** What you have to do **
Your task is to return, exactly, the run of lines starting at the line holding "ROD_GREY, 0.08, 1.0))" and ending at the line holding "obj.parent = empty", both ends included and no other lines.

• • • • •

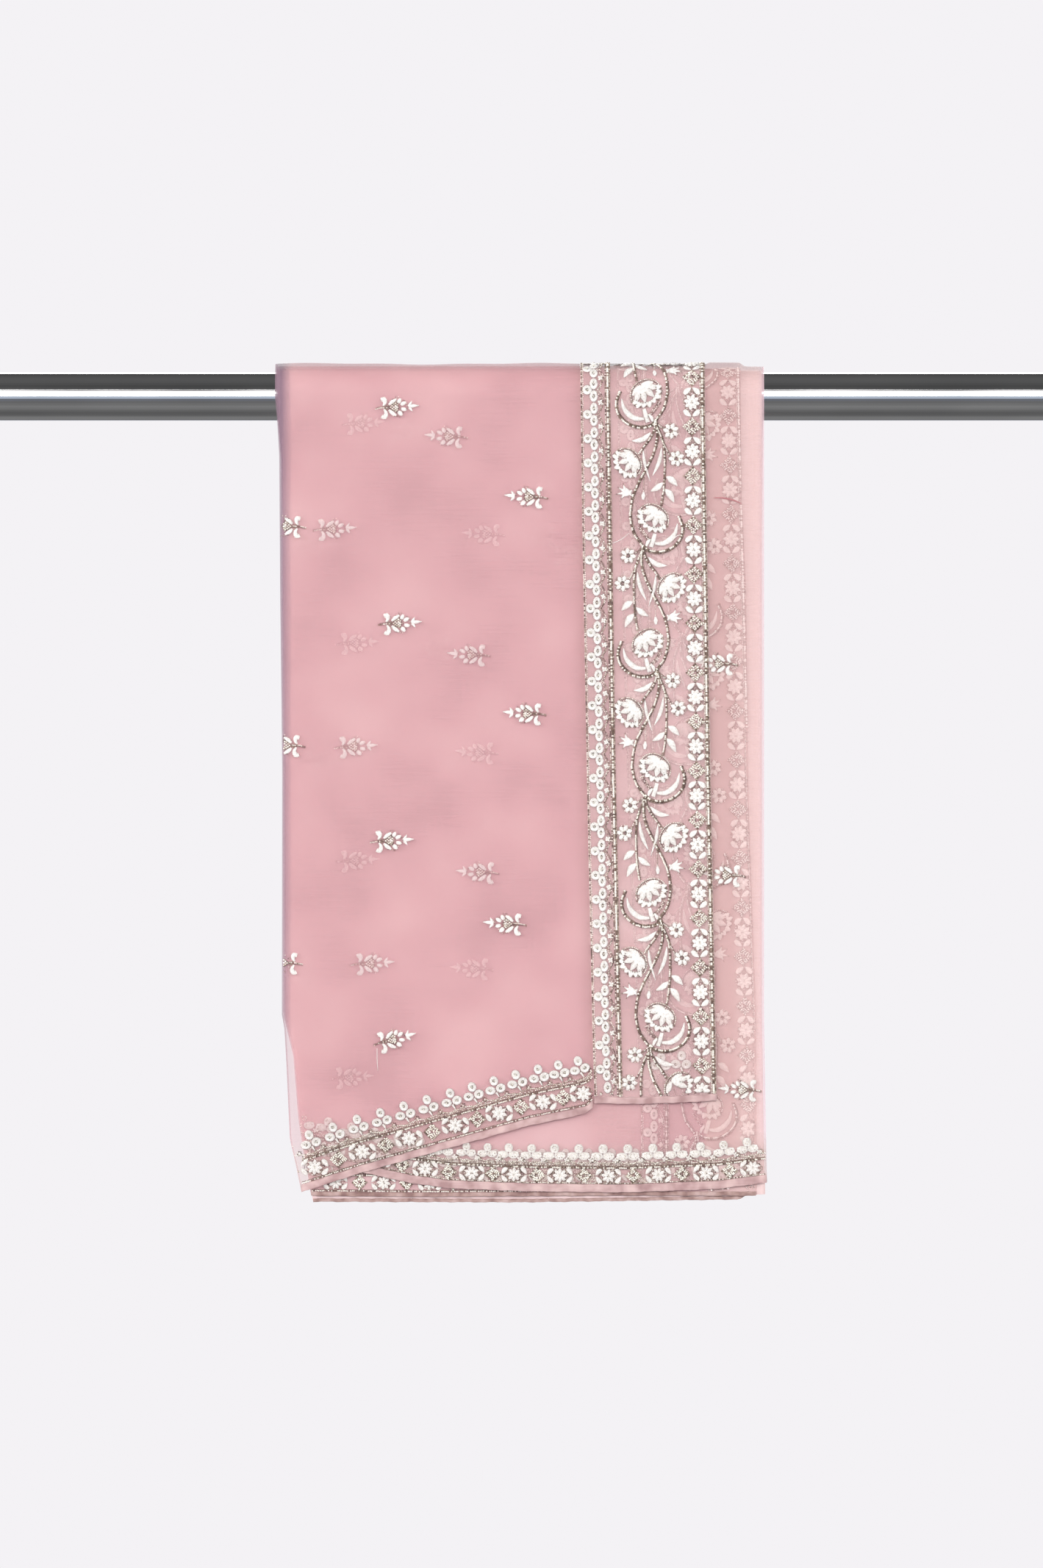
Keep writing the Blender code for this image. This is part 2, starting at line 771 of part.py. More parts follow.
def step_down(x, along):
    """The second layer sinks where the layer under it ends, more near the rod than below."""
    past = x - edge_at(OTHER_END, along)
    share = smooth((past - STEP_START) / (STEP_END - STEP_START))
    fade = 1.0 - smooth((drop_of(along) - STEP_FADE[0]) / (STEP_FADE[1] - STEP_FADE[0]))
    return -LAYER_STEP * share * fade


def make_hidden_layers(paints):
    """The other end of the cloth under the second layer, and the folds next to the rod."""
    third = fall_outline(shifted(LOWER_LEFT, THIRD_INSET), OTHER_END, THIRD_HEM, back_edge(THIRD_HEM))
    wall("third_stretch", third, THIRD_LAYER, paints["under"])
    left, right = shifted(LOWER_LEFT, FOLDS_INSET), shifted(LOWER_RIGHT, -FOLDS_INSET)
    folds = fall_outline(left, right, FOURTH_HEM, back_edge(FOURTH_HEM))
    wall("inner_folds", folds, FOLDS_LAYER, paints["field"])


def main():
    clear_scene()
    paints = {
        "field": material("organza", PINK, 0.7, 0.0),
        "hem": material("organza_hem", PINK, 0.65, 0.0),
        "under": material("organza_under", PALE_PINK, 0.7, 0.0),
        "band": material("embroidered_organza", GREY_PINK, 0.6, 0.0),
    }
    make_rod(material("polished_rod", ROD_GREY, 0.08, 1.0))
    make_top_field(paints)
    make_pallu(paints)
    make_second_layer(paints)
    make_hidden_layers(paints)


main()
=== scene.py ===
"""Looks of the dupatta stole on its rod: sheer layers of organza, needlework, hems and light.

Places on the cloth are in millimetres on the flat cloth: x across it and along, which is 0 over
the rod, positive down the front and negative down the back. Heights stand off a layer.
"""
import math

import bpy
import numpy as np
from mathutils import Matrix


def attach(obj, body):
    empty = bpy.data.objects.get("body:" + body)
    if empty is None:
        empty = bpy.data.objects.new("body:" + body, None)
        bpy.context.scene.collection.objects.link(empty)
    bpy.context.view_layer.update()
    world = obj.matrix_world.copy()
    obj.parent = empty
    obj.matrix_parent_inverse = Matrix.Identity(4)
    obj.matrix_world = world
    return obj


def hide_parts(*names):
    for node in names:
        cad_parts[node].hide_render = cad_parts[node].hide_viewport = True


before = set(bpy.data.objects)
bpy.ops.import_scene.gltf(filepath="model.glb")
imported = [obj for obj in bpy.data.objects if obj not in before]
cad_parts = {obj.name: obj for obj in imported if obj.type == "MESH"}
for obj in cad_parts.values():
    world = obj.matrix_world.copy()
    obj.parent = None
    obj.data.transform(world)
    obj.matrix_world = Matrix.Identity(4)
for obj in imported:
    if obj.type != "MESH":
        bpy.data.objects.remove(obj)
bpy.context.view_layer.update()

MM = 0.001
TURN = 2 * math.pi

# The drape, as in the model: radii of the layers' outer sides about the rod's axis
DRAPE_RADIUS = 19.0
QUARTER = DRAPE_RADIUS * math.pi / 2
FOLDS, THIRD, SECOND, TOP = 16.0, 17.3, 18.7, 20.2
LAYER_STEP = 1.3
STEP_START, STEP_END = 0.6, 3.4
STEP_FADE = (60.0, 200.0)
WAVE_DEPTH = 1.1
WAVE_PITCH = 200.0
WAVE_DROP = 260.0

# Edges that run down the cloth. Columns: drop below the rod's axis, x
TOP_LEFT = [(0, -150.9), (14.4, -149.6), (36.5, -148.3), (117.5, -147.8), (230, -146.5),
            (378.5, -146.7), (387.5, -145.1), (410.9, -143.8), (455, -141.8), (469.4, -138.4),
            (487, -134.8)]
LOWER_LEFT = [(0, -150), (36.5, -147.6), (117.5, -147.2), (230, -145.9), (378.5, -145.9),
              (403.7, -139.7), (442.4, -136.6), (493.2, -128.9)]
LOWER_RIGHT = [(0, 148.5), (380, 148.5), (470, 150), (482, 150.4)]
OTHER_END = [(0, 134), (63, 134.8), (117.5, 137.5), (250, 139), (374, 143.5), (490, 144)]
PALLU_LEFT = [(0, 35.8), (92.7, 37.1), (250, 40), (400, 43.4), (433, 44.5)]
PALLU_MIDDLE = [(0, 52.6), (230, 56), (433, 60.4)]
PALLU_STARS = [(0, 104.2), (230, 107.2), (433, 110.8)]
PALLU_RIGHT = [(0, 112.6), (230, 116), (342, 118.2), (433, 119.9)]
VINE_MIDDLE = [(0, 78.0), (230, 79.6), (433, 83.6)]
BACK_LEFT = [(0, -150.4), (36, -147.4), (100, -145.6), (372, -145.2), (403, -139.0), (442, -135.8)]
BACK_RIGHT = [(0, 148.3), (120, 147.2), (440, 146.8)]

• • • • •

** Correct response **
    make_rod(material("polished_rod", ROD_GREY, 0.08, 1.0))
    make_top_field(paints)
    make_pallu(paints)
    make_second_layer(paints)
    make_hidden_layers(paints)


main()
=== scene.py ===
"""Looks of the dupatta stole on its rod: sheer layers of organza, needlework, hems and light.

Places on the cloth are in millimetres on the flat cloth: x across it and along, which is 0 over
the rod, positive down the front and negative down the back. Heights stand off a layer.
"""
import math

import bpy
import numpy as np
from mathutils import Matrix


def attach(obj, body):
    empty = bpy.data.objects.get("body:" + body)
    if empty is None:
        empty = bpy.data.objects.new("body:" + body, None)
        bpy.context.scene.collection.objects.link(empty)
    bpy.context.view_layer.update()
    world = obj.matrix_world.copy()
    obj.parent = empty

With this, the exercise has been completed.